The $\beta$-decay process,discovered around $1900$,is basically the decay of a neutron $(n)$. In the laboratory,a proton $(p)$ and an electron $(e^-)$ are observed as the decay products of the neutron. Therefore,considering the decay of a neutron as a two-body decay process,it was predicted theoretically that the kinetic energy of the electron should be a constant. But experimentally,it was observed that the electron kinetic energy has a continuous spectrum. Considering a three-body decay process,i.e.,$n \rightarrow p + e^- + \bar{\nu}_e$,around $1930$,Pauli explained the observed electron energy spectrum. Assuming the anti-neutrino $(\bar{\nu}_e)$ to be massless and possessing negligible energy,and the neutron to be at rest,momentum and energy conservation principles are applied. From this calculation,the maximum kinetic energy of the electron is $0.8 \times 10^6 \ eV$. The kinetic energy carried by the proton is only the recoil energy.

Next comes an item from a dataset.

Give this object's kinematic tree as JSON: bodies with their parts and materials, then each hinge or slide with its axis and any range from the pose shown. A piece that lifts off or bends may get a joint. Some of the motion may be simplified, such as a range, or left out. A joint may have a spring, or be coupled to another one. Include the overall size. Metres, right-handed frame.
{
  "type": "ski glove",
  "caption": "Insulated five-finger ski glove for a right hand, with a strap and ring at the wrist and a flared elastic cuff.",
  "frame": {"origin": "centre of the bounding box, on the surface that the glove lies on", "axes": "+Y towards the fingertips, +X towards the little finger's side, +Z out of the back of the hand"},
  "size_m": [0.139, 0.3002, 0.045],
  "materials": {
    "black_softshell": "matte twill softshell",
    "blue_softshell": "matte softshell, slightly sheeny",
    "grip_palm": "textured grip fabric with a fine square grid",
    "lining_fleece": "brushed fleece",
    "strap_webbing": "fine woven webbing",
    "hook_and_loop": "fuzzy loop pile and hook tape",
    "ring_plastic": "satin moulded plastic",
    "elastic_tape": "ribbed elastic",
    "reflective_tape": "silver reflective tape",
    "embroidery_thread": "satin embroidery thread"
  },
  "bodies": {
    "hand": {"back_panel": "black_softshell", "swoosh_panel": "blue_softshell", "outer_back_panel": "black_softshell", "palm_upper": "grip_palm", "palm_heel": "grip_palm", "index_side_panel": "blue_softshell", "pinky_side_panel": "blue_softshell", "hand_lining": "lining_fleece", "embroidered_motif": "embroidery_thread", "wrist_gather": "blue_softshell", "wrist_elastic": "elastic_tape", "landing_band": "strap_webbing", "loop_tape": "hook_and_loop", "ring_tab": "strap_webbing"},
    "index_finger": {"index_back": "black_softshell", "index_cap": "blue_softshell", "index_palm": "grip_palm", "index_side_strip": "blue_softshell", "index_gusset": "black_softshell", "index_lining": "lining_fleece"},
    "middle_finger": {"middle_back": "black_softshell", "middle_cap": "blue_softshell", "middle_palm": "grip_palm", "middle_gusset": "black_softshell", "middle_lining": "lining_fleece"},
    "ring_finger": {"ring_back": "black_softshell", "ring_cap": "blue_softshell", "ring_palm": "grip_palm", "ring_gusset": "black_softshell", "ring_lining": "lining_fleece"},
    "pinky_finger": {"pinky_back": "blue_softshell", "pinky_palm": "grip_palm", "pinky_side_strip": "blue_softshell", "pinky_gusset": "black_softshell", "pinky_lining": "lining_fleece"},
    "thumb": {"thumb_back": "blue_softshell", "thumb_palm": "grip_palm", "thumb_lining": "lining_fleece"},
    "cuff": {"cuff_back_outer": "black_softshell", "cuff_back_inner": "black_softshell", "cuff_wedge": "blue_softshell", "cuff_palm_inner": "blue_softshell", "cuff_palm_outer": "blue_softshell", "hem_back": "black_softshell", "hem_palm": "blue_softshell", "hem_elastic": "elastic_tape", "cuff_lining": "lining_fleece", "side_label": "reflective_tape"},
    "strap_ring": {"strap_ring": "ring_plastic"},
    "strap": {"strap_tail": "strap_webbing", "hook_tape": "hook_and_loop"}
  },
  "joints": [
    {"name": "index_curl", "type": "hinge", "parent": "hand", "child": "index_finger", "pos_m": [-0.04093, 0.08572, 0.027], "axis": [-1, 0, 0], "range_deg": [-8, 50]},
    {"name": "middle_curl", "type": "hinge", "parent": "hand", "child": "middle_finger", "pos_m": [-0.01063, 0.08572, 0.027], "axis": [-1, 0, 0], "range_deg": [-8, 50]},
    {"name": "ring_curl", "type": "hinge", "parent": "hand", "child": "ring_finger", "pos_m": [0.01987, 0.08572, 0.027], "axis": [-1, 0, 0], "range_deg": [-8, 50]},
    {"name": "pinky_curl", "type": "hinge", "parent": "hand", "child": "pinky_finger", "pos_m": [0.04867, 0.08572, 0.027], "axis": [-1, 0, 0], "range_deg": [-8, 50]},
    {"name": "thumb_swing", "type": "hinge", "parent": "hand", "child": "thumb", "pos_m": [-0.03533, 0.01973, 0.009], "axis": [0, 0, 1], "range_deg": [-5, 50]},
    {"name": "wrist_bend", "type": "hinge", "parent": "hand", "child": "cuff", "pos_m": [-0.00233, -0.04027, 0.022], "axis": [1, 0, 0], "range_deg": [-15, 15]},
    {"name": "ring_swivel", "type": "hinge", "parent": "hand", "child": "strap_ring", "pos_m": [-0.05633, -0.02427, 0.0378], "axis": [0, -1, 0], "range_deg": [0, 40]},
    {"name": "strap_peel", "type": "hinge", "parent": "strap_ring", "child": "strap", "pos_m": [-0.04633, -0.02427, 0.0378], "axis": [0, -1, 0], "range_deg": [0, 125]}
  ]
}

$1.$ What is the maximum energy of the anti-neutrino?
$(A)$ Zero
$(B)$ Much less than $0.8 \times 10^6 \ eV$
$(C)$ Nearly $0.8 \times 10^6 \ eV$
$(D)$ Much larger than $0.8 \times 10^6 \ eV$
$2.$ If the anti-neutrino had a mass of $3 \ eV/c^2$ (where $c$ is the speed of light) instead of zero mass,what should be the range of the kinetic energy,$K$,of the electron?

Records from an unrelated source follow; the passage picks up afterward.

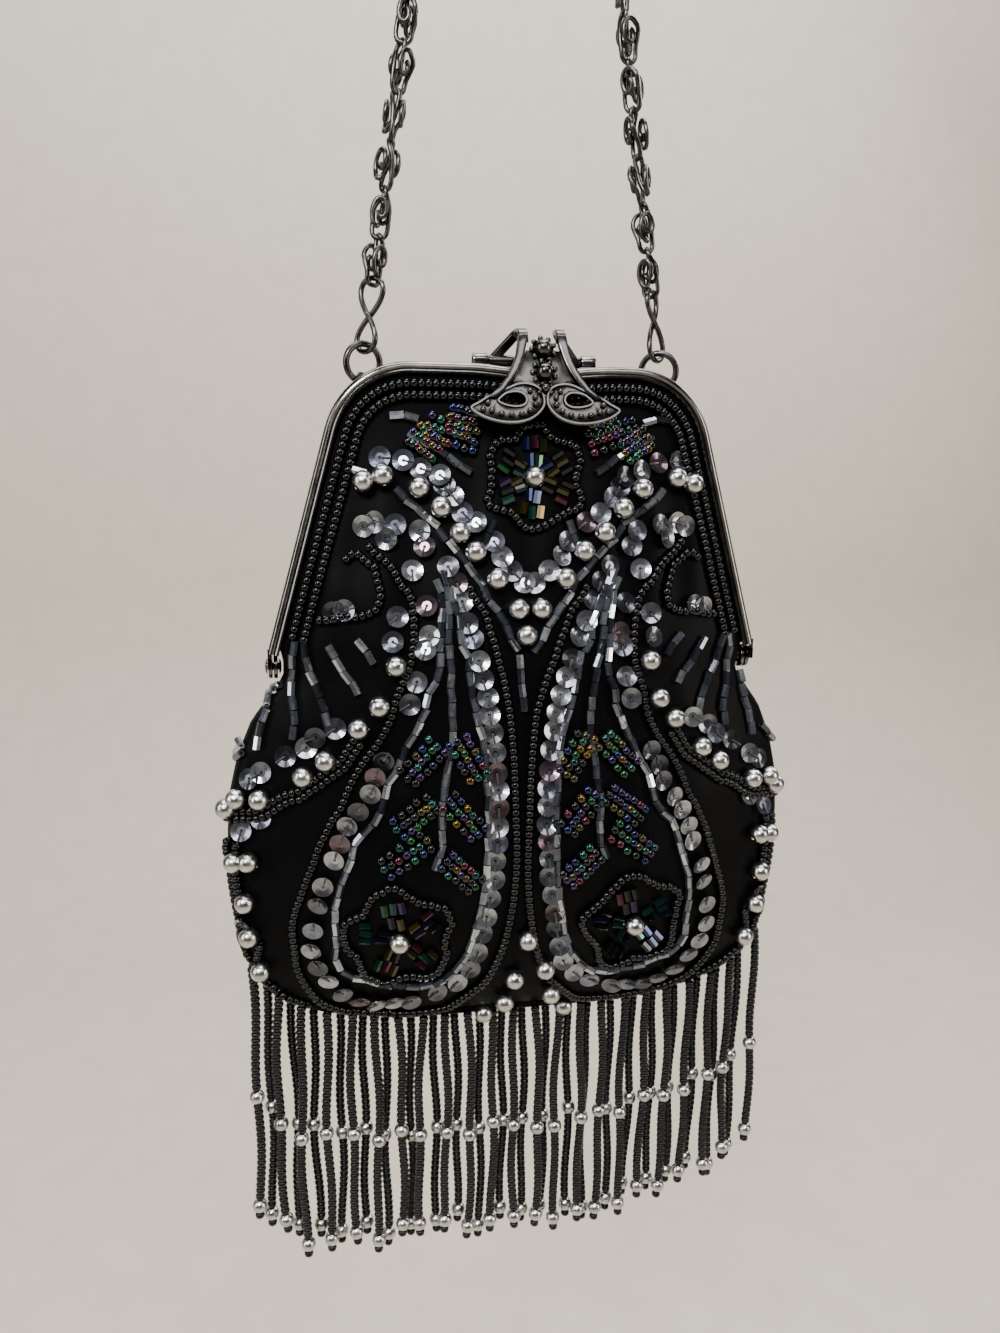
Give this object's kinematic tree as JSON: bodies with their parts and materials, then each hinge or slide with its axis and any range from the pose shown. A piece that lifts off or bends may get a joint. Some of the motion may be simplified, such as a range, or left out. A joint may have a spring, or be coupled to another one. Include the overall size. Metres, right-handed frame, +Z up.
{
  "type": "beaded flapper purse",
  "caption": "Black satin evening purse with a beaded front and bead fringe on a gunmetal frame, with a lift clasp and a scroll-link chain, shown hanging.",
  "frame": {"origin": "underside of the chain where it hangs over a hook or a hand", "axes": "+Z up, -Y towards the beaded front, +X to the viewer's right"},
  "size_m": [0.1286, 0.0274, 0.387],
  "materials": {
    "gunmetal": "dark nickel plate, polished",
    "satin": "padded black satin",
    "beads": "strings of glossy black glass beads"
  },
  "bodies": {
    "purse": {"pouch_shell": "satin", "frame_front": "gunmetal", "frame_back": "gunmetal", "hinge_rivet_left": "gunmetal", "hinge_rivet_right": "gunmetal", "jump_ring_left": "gunmetal", "jump_ring_right": "gunmetal", "connector_left": "gunmetal", "connector_right": "gunmetal", "chain": "gunmetal", "fringe": "beads"},
    "clasp": {"clasp_lever": "gunmetal"}
  },
  "joints": [
    {"name": "clasp_hinge", "type": "hinge", "parent": "purse", "child": "clasp", "pos_m": [0.0037, -0.0027, -0.17785], "axis": [-1, 0, 0], "range_deg": [0, 70]}
  ]
}
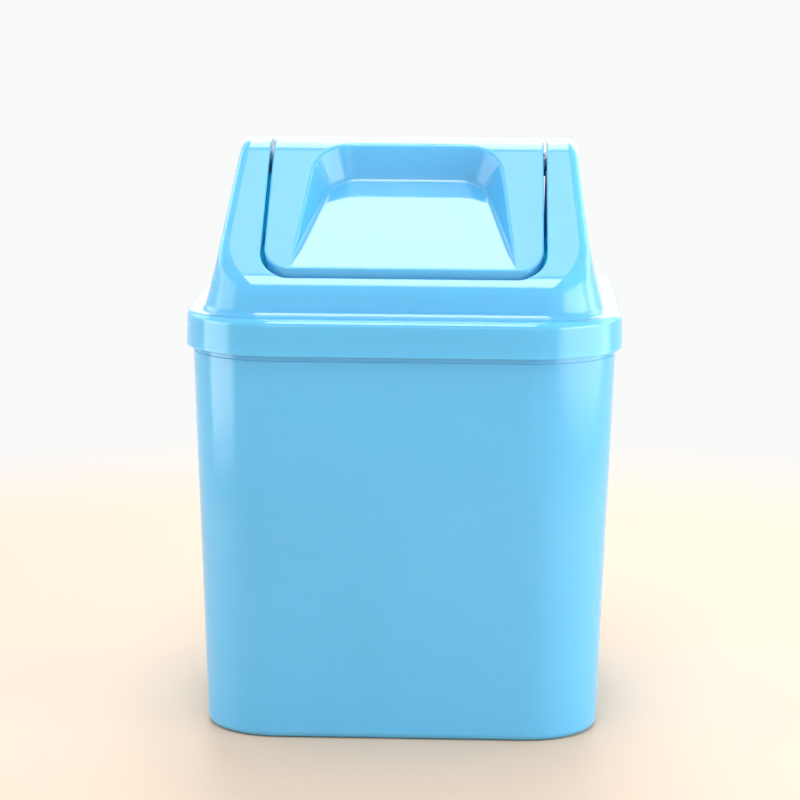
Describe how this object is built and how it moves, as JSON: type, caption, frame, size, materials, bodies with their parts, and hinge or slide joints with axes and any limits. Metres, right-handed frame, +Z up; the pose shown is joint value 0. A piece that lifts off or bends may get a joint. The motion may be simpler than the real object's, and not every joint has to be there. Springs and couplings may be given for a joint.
{
  "type": "desktop trash can",
  "caption": "Small tapered desktop trash can: rounded square bin, lift-off lid with a roof-shaped hood, and a swing flap with finger scoops.",
  "frame": {"origin": "middle of the base, on the table", "axes": "+Z up, +X to the right seen from the front, +Y from the front to the back; the crest of the hood and the axis of the flap lie along X"},
  "size_m": [0.1456, 0.1456, 0.1955],
  "materials": {
    "bin_plastic": "moulded gloss, light blue",
    "lid_plastic": "moulded gloss, light blue",
    "flap_plastic": "moulded gloss, light blue"
  },
  "bodies": {
    "bin": {"bin_body": "bin_plastic"},
    "lid": {"lid_hood": "lid_plastic"},
    "flap": {"swing_flap": "flap_plastic"}
  },
  "joints": [
    {"name": "lid_lift", "type": "slide", "parent": "bin", "child": "lid", "axis": [0, 0, 1], "range_m": [0, 0.1]},
    {"name": "flap_swing", "type": "hinge", "parent": "lid", "child": "flap", "pos_m": [0, 0, 0.1869], "axis": [1, 0, 0], "range_deg": [-60, 60]}
  ]
}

$(A)$ $0 \leq K \leq 0.8 \times 10^6 \ eV$
$(B)$ $3.0 \ eV \leq K \leq 0.8 \times 10^6 \ eV$
$(C)$ $3.0 \ eV \leq K < 0.8 \times 10^6 \ eV$
$(D)$ $0 \leq K < 0.8 \times 10^6 \ eV$
Give the answer for question $1$ and $2$.

• A
  $(B, D)$
• B
  $(B, C)$
• C
  $(A, D)$
• D
  $(C, D)$